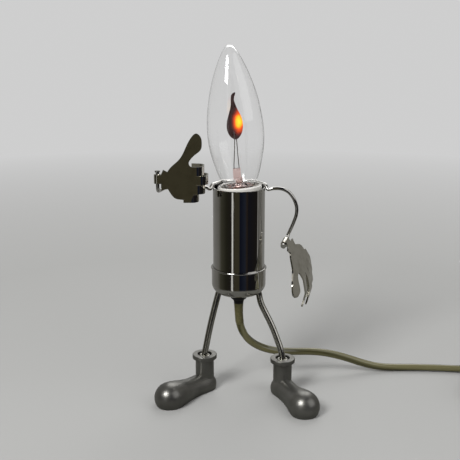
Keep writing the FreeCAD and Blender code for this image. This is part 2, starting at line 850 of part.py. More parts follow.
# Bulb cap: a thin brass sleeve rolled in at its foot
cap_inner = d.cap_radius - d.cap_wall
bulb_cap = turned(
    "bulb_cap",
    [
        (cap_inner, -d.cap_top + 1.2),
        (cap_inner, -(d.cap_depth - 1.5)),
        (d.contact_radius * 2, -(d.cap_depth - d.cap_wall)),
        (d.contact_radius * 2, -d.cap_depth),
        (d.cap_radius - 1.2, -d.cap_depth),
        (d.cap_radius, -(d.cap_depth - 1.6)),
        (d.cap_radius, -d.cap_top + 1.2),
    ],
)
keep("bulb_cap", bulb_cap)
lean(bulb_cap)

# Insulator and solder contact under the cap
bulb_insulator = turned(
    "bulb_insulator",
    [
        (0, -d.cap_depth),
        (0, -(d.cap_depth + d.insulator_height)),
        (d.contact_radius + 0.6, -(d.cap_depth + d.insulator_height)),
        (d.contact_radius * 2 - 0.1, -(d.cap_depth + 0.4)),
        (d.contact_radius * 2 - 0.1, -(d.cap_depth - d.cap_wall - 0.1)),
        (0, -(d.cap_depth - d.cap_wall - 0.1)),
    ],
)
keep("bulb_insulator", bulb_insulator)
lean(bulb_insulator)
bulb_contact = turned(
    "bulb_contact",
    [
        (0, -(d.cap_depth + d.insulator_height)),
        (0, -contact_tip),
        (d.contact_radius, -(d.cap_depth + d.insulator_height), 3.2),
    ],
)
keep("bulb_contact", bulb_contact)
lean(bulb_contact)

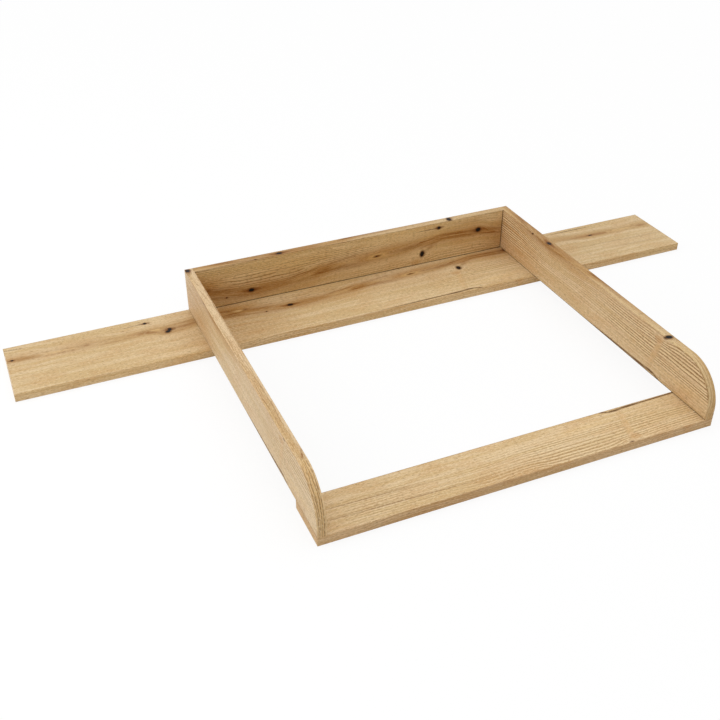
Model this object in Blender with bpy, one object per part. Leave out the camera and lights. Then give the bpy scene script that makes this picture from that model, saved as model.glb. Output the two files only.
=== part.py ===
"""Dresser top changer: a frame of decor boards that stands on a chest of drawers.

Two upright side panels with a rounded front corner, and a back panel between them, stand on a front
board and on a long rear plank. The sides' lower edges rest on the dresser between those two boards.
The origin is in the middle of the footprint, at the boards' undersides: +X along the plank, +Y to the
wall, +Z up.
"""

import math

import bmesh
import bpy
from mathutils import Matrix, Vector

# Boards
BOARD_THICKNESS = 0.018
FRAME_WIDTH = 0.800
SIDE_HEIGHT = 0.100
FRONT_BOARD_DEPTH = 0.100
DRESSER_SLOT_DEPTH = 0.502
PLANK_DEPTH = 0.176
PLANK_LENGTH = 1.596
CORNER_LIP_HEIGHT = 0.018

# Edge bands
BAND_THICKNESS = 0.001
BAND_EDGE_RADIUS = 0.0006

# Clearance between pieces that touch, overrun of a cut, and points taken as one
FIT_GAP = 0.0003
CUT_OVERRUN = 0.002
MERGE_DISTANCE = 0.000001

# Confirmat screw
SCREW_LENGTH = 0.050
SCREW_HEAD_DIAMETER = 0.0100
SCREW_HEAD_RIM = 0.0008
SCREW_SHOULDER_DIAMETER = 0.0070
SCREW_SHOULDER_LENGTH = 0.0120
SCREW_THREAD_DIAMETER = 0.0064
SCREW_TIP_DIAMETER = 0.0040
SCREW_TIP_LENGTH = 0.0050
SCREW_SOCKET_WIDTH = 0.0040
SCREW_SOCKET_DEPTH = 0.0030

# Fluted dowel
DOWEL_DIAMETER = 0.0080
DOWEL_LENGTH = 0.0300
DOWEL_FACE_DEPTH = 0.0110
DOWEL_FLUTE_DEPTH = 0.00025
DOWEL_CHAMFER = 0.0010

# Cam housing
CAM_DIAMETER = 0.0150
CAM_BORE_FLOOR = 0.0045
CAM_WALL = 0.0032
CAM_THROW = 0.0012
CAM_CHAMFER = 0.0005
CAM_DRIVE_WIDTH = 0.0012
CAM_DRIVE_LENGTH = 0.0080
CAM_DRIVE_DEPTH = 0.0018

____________

> **What to work on**:
Write out the data exactly as it stands.

> **Solution to the exercise**:
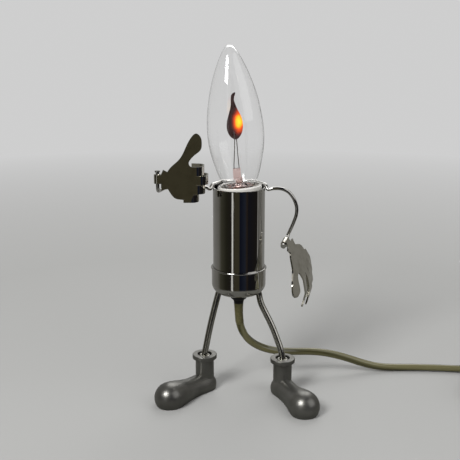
Keep writing the FreeCAD and Blender code for this image. This is part 2, starting at line 850 of part.py. More parts follow.
# Bulb cap: a thin brass sleeve rolled in at its foot
cap_inner = d.cap_radius - d.cap_wall
bulb_cap = turned(
    "bulb_cap",
    [
        (cap_inner, -d.cap_top + 1.2),
        (cap_inner, -(d.cap_depth - 1.5)),
        (d.contact_radius * 2, -(d.cap_depth - d.cap_wall)),
        (d.contact_radius * 2, -d.cap_depth),
        (d.cap_radius - 1.2, -d.cap_depth),
        (d.cap_radius, -(d.cap_depth - 1.6)),
        (d.cap_radius, -d.cap_top + 1.2),
    ],
)
keep("bulb_cap", bulb_cap)
lean(bulb_cap)

# Insulator and solder contact under the cap
bulb_insulator = turned(
    "bulb_insulator",
    [
        (0, -d.cap_depth),
        (0, -(d.cap_depth + d.insulator_height)),
        (d.contact_radius + 0.6, -(d.cap_depth + d.insulator_height)),
        (d.contact_radius * 2 - 0.1, -(d.cap_depth + 0.4)),
        (d.contact_radius * 2 - 0.1, -(d.cap_depth - d.cap_wall - 0.1)),
        (0, -(d.cap_depth - d.cap_wall - 0.1)),
    ],
)
keep("bulb_insulator", bulb_insulator)
lean(bulb_insulator)
bulb_contact = turned(
    "bulb_contact",
    [
        (0, -(d.cap_depth + d.insulator_height)),
        (0, -contact_tip),
        (d.contact_radius, -(d.cap_depth + d.insulator_height), 3.2),
    ],
)
keep("bulb_contact", bulb_contact)
lean(bulb_contact)

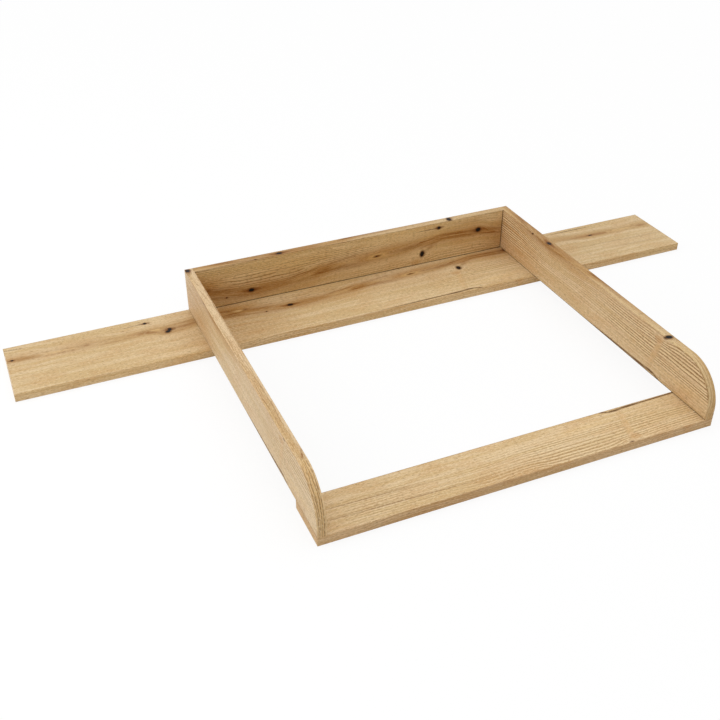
Model this object in Blender with bpy, one object per part. Leave out the camera and lights. Then give the bpy scene script that makes this picture from that model, saved as model.glb. Output the two files only.
=== part.py ===
"""Dresser top changer: a frame of decor boards that stands on a chest of drawers.

Two upright side panels with a rounded front corner, and a back panel between them, stand on a front
board and on a long rear plank. The sides' lower edges rest on the dresser between those two boards.
The origin is in the middle of the footprint, at the boards' undersides: +X along the plank, +Y to the
wall, +Z up.
"""

import math

import bmesh
import bpy
from mathutils import Matrix, Vector

# Boards
BOARD_THICKNESS = 0.018
FRAME_WIDTH = 0.800
SIDE_HEIGHT = 0.100
FRONT_BOARD_DEPTH = 0.100
DRESSER_SLOT_DEPTH = 0.502
PLANK_DEPTH = 0.176
PLANK_LENGTH = 1.596
CORNER_LIP_HEIGHT = 0.018

# Edge bands
BAND_THICKNESS = 0.001
BAND_EDGE_RADIUS = 0.0006

# Clearance between pieces that touch, overrun of a cut, and points taken as one
FIT_GAP = 0.0003
CUT_OVERRUN = 0.002
MERGE_DISTANCE = 0.000001

# Confirmat screw
SCREW_LENGTH = 0.050
SCREW_HEAD_DIAMETER = 0.0100
SCREW_HEAD_RIM = 0.0008
SCREW_SHOULDER_DIAMETER = 0.0070
SCREW_SHOULDER_LENGTH = 0.0120
SCREW_THREAD_DIAMETER = 0.0064
SCREW_TIP_DIAMETER = 0.0040
SCREW_TIP_LENGTH = 0.0050
SCREW_SOCKET_WIDTH = 0.0040
SCREW_SOCKET_DEPTH = 0.0030

# Fluted dowel
DOWEL_DIAMETER = 0.0080
DOWEL_LENGTH = 0.0300
DOWEL_FACE_DEPTH = 0.0110
DOWEL_FLUTE_DEPTH = 0.00025
DOWEL_CHAMFER = 0.0010

# Cam housing
CAM_DIAMETER = 0.0150
CAM_BORE_FLOOR = 0.0045
CAM_WALL = 0.0032
CAM_THROW = 0.0012
CAM_CHAMFER = 0.0005
CAM_DRIVE_WIDTH = 0.0012
CAM_DRIVE_LENGTH = 0.0080
CAM_DRIVE_DEPTH = 0.0018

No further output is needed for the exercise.